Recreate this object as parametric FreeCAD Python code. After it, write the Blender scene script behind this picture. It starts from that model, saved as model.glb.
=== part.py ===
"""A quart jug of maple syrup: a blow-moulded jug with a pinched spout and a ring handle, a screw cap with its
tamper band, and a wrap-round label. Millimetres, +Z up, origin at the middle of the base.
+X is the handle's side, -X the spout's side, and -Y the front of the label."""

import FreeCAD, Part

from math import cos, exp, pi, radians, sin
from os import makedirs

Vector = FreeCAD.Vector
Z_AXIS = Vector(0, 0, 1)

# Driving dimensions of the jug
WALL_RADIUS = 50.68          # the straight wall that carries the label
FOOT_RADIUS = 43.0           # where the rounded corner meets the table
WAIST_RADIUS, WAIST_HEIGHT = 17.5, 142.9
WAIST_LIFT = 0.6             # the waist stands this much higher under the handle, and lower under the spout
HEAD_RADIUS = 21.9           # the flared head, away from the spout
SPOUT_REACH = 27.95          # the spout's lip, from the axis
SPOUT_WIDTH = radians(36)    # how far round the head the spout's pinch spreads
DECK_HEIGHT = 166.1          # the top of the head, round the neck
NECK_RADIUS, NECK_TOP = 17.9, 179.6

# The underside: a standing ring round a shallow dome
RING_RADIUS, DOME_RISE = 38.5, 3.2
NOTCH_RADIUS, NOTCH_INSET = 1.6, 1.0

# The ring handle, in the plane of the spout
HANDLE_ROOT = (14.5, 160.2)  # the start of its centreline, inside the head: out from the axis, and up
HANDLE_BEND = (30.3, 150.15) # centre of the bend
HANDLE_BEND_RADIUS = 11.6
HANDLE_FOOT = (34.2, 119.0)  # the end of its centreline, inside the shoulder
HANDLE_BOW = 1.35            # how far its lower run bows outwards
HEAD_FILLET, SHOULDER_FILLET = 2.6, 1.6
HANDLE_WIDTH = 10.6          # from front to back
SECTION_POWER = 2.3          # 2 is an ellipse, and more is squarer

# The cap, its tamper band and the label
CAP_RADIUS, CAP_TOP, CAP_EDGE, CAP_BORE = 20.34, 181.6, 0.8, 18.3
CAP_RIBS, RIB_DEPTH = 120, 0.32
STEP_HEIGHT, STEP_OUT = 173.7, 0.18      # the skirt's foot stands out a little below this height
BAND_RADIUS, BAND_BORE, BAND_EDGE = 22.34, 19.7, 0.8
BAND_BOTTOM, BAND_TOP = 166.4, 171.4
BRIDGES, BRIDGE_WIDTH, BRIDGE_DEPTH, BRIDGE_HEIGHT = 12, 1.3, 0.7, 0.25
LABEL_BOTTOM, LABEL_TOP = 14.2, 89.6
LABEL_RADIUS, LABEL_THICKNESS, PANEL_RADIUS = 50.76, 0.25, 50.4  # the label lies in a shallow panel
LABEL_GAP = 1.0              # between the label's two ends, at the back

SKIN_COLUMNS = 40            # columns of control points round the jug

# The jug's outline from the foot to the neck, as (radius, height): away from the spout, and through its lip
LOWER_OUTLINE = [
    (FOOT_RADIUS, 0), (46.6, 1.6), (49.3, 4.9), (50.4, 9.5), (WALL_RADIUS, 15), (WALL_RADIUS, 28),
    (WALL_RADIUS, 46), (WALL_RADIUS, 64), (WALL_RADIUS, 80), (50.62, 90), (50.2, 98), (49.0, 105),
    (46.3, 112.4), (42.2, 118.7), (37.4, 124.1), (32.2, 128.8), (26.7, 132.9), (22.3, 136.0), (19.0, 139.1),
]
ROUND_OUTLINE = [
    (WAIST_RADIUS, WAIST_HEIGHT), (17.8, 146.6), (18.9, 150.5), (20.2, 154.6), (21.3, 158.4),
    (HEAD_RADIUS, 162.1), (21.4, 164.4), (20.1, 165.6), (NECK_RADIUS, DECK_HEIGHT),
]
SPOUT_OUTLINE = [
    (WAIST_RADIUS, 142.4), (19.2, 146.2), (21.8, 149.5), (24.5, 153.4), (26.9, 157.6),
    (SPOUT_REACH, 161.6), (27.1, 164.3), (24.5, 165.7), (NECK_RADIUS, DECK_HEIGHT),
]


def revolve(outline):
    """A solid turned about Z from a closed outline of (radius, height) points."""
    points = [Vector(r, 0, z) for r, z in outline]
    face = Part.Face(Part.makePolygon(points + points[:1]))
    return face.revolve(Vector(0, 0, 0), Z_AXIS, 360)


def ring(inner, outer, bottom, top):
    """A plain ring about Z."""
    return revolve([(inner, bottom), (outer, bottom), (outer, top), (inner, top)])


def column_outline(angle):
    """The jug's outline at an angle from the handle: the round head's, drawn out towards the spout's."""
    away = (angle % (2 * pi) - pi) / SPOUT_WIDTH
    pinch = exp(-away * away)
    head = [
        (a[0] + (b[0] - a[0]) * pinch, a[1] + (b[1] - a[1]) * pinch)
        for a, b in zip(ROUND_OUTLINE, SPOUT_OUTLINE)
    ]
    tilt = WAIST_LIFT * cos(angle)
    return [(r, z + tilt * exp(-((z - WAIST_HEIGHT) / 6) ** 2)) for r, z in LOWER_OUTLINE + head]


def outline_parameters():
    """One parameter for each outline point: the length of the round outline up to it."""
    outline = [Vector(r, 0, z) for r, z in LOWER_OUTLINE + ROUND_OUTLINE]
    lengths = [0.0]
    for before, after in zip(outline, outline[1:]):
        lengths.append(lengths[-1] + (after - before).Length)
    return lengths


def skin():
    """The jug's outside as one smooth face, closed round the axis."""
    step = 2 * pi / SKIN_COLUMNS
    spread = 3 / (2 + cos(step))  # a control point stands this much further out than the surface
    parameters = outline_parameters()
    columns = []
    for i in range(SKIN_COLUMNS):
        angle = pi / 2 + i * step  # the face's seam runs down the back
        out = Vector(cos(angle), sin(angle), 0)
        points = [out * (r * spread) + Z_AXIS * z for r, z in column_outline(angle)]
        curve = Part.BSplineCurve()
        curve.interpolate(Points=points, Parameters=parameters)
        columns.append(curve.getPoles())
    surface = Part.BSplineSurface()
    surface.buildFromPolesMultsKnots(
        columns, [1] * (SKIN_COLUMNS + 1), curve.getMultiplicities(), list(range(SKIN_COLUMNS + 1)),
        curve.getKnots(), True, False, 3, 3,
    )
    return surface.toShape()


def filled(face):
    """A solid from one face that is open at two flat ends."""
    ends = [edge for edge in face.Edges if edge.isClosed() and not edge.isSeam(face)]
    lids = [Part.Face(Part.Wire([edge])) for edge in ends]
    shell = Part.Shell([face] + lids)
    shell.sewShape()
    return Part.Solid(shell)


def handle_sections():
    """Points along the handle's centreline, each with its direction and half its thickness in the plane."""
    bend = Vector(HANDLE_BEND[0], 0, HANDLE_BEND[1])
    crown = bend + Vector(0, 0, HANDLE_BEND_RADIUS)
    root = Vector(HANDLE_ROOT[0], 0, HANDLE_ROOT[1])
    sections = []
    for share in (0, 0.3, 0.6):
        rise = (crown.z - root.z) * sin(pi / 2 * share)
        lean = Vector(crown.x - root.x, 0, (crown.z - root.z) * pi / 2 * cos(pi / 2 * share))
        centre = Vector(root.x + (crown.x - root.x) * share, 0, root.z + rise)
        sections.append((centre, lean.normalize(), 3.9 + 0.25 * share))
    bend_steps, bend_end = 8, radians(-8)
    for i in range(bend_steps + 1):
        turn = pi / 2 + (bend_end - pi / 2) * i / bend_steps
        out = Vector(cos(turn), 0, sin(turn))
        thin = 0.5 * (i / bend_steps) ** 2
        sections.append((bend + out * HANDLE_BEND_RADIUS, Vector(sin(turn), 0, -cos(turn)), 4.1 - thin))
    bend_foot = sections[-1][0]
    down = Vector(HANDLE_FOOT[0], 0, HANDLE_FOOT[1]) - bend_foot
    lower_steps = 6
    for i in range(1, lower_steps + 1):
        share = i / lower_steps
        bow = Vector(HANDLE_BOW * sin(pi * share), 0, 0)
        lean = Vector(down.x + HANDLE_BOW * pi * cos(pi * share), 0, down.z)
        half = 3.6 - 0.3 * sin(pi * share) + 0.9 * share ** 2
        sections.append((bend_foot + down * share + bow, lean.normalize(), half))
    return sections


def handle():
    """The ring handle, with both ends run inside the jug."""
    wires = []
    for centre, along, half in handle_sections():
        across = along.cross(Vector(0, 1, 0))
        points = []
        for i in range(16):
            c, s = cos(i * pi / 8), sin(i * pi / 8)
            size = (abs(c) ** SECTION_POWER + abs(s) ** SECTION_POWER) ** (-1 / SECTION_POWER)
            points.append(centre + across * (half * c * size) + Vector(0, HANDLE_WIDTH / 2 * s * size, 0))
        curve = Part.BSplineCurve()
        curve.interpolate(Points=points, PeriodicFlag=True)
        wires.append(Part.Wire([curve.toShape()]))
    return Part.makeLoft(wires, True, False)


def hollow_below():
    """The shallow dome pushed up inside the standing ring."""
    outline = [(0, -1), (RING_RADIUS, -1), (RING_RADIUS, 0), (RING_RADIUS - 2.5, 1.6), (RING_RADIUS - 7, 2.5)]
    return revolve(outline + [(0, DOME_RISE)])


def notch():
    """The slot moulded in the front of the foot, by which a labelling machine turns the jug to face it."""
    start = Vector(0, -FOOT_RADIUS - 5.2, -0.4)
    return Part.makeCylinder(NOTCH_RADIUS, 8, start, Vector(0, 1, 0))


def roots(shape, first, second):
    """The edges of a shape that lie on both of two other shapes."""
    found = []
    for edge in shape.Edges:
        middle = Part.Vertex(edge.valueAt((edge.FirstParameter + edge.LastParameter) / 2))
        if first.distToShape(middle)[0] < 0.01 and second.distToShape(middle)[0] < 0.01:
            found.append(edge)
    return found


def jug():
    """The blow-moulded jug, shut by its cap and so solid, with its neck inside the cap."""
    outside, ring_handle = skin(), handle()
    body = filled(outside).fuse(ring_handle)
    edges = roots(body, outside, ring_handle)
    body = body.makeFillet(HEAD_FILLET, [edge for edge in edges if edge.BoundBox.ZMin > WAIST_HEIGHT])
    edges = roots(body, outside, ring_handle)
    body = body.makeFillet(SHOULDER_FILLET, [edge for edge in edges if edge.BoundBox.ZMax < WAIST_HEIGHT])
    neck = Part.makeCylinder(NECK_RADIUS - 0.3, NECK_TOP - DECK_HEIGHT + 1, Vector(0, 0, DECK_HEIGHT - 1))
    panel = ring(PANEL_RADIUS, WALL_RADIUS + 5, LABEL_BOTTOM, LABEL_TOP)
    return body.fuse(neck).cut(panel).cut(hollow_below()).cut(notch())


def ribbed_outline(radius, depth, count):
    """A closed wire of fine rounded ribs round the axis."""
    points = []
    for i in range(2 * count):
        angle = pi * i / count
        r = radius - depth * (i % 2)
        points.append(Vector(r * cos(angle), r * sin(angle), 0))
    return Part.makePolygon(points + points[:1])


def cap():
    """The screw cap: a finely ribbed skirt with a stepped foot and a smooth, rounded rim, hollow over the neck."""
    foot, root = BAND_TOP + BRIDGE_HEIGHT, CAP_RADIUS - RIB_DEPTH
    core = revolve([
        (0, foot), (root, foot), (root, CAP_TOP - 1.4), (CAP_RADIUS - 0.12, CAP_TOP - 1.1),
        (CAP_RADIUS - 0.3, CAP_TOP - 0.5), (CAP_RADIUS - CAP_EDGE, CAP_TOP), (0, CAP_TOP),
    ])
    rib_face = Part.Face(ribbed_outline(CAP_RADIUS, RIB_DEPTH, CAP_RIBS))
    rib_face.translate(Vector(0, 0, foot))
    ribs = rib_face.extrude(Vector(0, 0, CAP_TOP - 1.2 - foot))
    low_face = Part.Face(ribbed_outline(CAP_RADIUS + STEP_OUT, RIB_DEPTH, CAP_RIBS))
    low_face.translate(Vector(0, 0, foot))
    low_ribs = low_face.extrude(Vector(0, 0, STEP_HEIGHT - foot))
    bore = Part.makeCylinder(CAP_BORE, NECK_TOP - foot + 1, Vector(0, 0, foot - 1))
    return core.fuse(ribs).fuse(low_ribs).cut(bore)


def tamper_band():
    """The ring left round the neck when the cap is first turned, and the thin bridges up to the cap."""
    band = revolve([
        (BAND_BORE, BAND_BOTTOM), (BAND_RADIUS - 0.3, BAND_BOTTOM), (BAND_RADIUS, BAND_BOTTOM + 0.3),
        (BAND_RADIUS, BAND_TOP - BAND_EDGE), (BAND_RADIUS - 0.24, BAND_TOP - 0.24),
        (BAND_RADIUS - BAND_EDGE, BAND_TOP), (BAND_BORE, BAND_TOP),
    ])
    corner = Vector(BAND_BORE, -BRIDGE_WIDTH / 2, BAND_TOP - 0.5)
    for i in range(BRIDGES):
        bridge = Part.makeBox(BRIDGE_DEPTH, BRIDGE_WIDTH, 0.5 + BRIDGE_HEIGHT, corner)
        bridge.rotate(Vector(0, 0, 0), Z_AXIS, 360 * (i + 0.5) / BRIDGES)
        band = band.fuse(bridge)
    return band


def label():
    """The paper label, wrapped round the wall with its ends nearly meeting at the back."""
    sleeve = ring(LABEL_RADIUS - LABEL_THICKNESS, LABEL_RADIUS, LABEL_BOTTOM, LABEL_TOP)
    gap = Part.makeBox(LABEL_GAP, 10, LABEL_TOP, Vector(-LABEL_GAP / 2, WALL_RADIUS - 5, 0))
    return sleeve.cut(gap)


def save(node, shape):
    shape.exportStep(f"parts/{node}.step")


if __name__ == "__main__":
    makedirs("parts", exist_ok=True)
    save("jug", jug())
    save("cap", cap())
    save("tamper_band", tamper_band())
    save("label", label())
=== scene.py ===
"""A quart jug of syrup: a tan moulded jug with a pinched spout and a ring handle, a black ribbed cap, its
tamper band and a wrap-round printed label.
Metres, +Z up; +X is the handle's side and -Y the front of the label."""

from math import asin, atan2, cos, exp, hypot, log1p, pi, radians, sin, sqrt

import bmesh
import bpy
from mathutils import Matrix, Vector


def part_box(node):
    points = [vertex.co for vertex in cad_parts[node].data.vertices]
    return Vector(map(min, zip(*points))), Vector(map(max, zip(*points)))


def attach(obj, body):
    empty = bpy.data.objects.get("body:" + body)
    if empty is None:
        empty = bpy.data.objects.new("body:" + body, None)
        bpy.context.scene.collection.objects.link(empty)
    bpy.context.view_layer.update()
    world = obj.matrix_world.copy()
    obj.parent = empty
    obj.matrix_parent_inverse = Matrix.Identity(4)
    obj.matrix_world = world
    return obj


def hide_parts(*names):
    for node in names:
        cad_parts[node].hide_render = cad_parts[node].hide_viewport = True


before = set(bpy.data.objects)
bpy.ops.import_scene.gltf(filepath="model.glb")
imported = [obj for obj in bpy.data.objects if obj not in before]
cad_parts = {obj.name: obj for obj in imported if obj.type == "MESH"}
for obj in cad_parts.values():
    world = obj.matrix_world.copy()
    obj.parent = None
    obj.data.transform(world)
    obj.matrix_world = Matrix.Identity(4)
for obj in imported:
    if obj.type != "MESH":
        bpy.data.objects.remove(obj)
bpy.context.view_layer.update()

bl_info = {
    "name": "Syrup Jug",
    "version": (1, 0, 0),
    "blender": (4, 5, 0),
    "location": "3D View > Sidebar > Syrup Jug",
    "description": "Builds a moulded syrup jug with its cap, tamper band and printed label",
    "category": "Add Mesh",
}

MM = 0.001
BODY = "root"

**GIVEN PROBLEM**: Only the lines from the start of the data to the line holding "NECK_RADIUS, NECK_TOP = 17.9, 179.6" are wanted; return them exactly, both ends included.

**FULL SOLUTION**:
Recreate this object as parametric FreeCAD Python code. After it, write the Blender scene script behind this picture. It starts from that model, saved as model.glb.
=== part.py ===
"""A quart jug of maple syrup: a blow-moulded jug with a pinched spout and a ring handle, a screw cap with its
tamper band, and a wrap-round label. Millimetres, +Z up, origin at the middle of the base.
+X is the handle's side, -X the spout's side, and -Y the front of the label."""

import FreeCAD, Part

from math import cos, exp, pi, radians, sin
from os import makedirs

Vector = FreeCAD.Vector
Z_AXIS = Vector(0, 0, 1)

# Driving dimensions of the jug
WALL_RADIUS = 50.68          # the straight wall that carries the label
FOOT_RADIUS = 43.0           # where the rounded corner meets the table
WAIST_RADIUS, WAIST_HEIGHT = 17.5, 142.9
WAIST_LIFT = 0.6             # the waist stands this much higher under the handle, and lower under the spout
HEAD_RADIUS = 21.9           # the flared head, away from the spout
SPOUT_REACH = 27.95          # the spout's lip, from the axis
SPOUT_WIDTH = radians(36)    # how far round the head the spout's pinch spreads
DECK_HEIGHT = 166.1          # the top of the head, round the neck
NECK_RADIUS, NECK_TOP = 17.9, 179.6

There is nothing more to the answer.